* _WHAT YOU ARE ASKED TO DO_:
What is needed is an exact copy of the lines from the one containing "pivot_posts();" to the one containing "bpy.data.objects.remove(obj)", both lines included, and no other lines.

* _THE DATA_:

——

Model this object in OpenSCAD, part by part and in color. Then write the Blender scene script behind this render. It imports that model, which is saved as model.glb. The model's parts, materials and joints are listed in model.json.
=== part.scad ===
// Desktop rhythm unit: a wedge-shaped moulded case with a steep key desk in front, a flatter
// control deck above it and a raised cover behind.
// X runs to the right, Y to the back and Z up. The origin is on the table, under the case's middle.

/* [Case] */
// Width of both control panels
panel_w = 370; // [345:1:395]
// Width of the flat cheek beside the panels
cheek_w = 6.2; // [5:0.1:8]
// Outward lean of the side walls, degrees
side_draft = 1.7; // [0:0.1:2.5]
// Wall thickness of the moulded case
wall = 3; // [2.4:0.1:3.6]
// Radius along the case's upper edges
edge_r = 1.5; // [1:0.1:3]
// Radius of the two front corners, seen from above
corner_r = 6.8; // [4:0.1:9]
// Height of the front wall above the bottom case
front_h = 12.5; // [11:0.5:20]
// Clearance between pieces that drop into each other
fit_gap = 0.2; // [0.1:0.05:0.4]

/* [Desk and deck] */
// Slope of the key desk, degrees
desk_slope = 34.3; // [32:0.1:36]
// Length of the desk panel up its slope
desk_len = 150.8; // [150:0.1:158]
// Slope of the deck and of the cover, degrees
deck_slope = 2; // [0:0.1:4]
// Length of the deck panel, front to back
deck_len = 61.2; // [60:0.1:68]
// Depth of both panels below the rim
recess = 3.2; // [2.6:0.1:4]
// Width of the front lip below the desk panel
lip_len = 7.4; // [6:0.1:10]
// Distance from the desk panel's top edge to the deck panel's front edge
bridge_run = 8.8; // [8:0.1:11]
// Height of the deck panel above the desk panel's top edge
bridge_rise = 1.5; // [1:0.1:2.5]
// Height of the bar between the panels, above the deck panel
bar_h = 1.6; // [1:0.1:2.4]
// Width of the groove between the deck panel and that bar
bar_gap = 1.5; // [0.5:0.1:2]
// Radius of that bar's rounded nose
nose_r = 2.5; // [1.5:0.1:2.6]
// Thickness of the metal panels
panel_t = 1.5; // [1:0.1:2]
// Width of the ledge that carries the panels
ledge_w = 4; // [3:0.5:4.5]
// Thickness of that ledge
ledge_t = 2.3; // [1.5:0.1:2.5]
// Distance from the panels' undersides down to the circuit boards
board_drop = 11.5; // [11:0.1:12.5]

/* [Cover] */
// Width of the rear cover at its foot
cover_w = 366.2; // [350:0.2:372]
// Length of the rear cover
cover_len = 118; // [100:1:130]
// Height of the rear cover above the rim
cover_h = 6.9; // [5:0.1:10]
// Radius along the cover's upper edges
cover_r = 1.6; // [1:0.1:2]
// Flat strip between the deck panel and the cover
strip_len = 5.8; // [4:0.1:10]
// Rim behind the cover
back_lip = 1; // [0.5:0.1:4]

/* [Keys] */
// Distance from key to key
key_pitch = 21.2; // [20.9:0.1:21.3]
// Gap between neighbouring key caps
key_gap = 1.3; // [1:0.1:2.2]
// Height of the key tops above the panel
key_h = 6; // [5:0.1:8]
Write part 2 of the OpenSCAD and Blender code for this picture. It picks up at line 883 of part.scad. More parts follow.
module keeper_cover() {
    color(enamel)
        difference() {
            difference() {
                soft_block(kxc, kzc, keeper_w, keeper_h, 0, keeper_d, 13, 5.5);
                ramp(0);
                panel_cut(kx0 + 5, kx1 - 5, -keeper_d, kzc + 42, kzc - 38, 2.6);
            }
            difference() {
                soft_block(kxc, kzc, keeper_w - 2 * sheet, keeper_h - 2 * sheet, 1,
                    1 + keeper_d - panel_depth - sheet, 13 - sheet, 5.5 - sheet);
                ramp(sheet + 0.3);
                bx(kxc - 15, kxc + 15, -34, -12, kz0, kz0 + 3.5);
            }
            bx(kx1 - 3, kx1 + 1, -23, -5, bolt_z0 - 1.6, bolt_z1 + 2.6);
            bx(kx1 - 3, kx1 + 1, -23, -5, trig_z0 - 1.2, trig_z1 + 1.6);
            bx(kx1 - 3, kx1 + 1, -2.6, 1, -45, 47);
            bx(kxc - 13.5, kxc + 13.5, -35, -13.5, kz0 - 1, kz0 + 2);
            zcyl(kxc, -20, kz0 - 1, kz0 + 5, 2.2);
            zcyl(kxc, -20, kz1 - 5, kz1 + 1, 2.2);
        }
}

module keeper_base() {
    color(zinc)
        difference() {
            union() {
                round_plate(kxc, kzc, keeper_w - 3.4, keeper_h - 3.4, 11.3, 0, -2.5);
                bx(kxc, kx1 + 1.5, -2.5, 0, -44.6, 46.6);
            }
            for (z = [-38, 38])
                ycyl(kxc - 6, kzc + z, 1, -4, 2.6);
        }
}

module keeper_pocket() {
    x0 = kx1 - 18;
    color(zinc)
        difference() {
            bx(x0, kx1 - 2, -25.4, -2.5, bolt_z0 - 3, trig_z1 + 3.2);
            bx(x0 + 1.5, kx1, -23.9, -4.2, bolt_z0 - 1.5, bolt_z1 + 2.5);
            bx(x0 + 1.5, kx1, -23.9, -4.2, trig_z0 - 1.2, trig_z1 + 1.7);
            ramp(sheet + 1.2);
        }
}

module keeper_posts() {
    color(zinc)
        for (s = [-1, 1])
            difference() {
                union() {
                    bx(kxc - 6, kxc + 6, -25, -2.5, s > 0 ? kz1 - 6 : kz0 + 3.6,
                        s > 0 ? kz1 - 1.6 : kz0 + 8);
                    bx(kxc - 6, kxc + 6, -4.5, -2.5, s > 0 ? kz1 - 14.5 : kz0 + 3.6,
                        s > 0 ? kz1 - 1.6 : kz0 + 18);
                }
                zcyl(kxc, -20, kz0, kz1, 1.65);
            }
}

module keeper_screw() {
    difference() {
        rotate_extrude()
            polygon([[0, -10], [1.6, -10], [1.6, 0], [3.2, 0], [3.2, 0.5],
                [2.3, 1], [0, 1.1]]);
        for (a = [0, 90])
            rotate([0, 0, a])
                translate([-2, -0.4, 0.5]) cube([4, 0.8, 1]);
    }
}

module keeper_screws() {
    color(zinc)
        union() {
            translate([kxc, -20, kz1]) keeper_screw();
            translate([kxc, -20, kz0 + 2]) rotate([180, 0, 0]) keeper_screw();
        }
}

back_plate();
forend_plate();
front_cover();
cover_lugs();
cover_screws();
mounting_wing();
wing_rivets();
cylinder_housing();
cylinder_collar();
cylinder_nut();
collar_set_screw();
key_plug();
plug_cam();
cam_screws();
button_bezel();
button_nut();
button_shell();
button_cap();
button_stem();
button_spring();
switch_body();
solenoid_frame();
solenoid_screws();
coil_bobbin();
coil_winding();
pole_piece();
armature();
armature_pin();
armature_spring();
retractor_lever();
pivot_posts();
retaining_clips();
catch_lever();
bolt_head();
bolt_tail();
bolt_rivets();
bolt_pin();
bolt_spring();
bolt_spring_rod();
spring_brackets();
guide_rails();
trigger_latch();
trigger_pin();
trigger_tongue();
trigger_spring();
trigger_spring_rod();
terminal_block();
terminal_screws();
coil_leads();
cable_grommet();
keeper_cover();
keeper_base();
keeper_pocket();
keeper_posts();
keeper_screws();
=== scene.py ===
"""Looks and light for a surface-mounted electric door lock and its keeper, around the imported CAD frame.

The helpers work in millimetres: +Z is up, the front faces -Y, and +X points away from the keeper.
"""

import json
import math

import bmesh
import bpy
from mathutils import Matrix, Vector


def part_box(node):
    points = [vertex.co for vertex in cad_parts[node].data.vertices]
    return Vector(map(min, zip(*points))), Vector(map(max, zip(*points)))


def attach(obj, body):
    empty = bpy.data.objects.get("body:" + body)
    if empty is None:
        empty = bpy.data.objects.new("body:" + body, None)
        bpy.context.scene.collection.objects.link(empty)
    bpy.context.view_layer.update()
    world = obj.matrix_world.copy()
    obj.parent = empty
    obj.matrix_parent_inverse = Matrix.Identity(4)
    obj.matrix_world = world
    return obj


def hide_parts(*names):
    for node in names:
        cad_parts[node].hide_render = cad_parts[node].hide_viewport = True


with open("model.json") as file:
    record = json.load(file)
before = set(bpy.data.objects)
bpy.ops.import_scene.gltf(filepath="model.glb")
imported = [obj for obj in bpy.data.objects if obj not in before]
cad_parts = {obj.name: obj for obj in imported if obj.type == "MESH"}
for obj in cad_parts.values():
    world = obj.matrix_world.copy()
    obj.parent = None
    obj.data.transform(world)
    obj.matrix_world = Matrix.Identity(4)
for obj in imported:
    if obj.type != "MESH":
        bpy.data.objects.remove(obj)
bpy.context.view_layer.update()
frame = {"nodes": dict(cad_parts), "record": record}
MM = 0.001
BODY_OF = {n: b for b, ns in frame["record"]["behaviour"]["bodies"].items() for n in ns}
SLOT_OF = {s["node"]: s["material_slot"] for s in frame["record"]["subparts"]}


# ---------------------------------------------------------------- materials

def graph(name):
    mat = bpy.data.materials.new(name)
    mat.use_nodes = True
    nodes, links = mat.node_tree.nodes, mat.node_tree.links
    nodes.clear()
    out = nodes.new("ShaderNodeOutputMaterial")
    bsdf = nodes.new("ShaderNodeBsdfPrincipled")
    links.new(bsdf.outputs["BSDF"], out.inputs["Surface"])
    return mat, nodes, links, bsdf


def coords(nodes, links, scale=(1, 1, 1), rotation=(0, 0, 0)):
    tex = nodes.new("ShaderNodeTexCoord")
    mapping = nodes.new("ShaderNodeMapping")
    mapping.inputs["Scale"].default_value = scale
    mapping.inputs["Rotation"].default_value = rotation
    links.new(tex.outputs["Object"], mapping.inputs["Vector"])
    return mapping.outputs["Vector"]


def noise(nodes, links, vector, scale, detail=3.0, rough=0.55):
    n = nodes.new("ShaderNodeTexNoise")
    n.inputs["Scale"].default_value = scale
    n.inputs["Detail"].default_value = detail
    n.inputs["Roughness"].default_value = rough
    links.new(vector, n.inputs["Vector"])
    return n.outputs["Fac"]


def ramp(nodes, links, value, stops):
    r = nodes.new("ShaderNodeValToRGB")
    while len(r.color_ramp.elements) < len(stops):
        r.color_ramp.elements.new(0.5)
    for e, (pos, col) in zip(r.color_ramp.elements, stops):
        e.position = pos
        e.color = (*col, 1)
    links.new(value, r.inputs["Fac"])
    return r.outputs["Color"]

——

* _RESPONSE TO THIS EXERCISE_:
pivot_posts();
retaining_clips();
catch_lever();
bolt_head();
bolt_tail();
bolt_rivets();
bolt_pin();
bolt_spring();
bolt_spring_rod();
spring_brackets();
guide_rails();
trigger_latch();
trigger_pin();
trigger_tongue();
trigger_spring();
trigger_spring_rod();
terminal_block();
terminal_screws();
coil_leads();
cable_grommet();
keeper_cover();
keeper_base();
keeper_pocket();
keeper_posts();
keeper_screws();
=== scene.py ===
"""Looks and light for a surface-mounted electric door lock and its keeper, around the imported CAD frame.

The helpers work in millimetres: +Z is up, the front faces -Y, and +X points away from the keeper.
"""

import json
import math

import bmesh
import bpy
from mathutils import Matrix, Vector


def part_box(node):
    points = [vertex.co for vertex in cad_parts[node].data.vertices]
    return Vector(map(min, zip(*points))), Vector(map(max, zip(*points)))


def attach(obj, body):
    empty = bpy.data.objects.get("body:" + body)
    if empty is None:
        empty = bpy.data.objects.new("body:" + body, None)
        bpy.context.scene.collection.objects.link(empty)
    bpy.context.view_layer.update()
    world = obj.matrix_world.copy()
    obj.parent = empty
    obj.matrix_parent_inverse = Matrix.Identity(4)
    obj.matrix_world = world
    return obj


def hide_parts(*names):
    for node in names:
        cad_parts[node].hide_render = cad_parts[node].hide_viewport = True


with open("model.json") as file:
    record = json.load(file)
before = set(bpy.data.objects)
bpy.ops.import_scene.gltf(filepath="model.glb")
imported = [obj for obj in bpy.data.objects if obj not in before]
cad_parts = {obj.name: obj for obj in imported if obj.type == "MESH"}
for obj in cad_parts.values():
    world = obj.matrix_world.copy()
    obj.parent = None
    obj.data.transform(world)
    obj.matrix_world = Matrix.Identity(4)
for obj in imported:
    if obj.type != "MESH":
        bpy.data.objects.remove(obj)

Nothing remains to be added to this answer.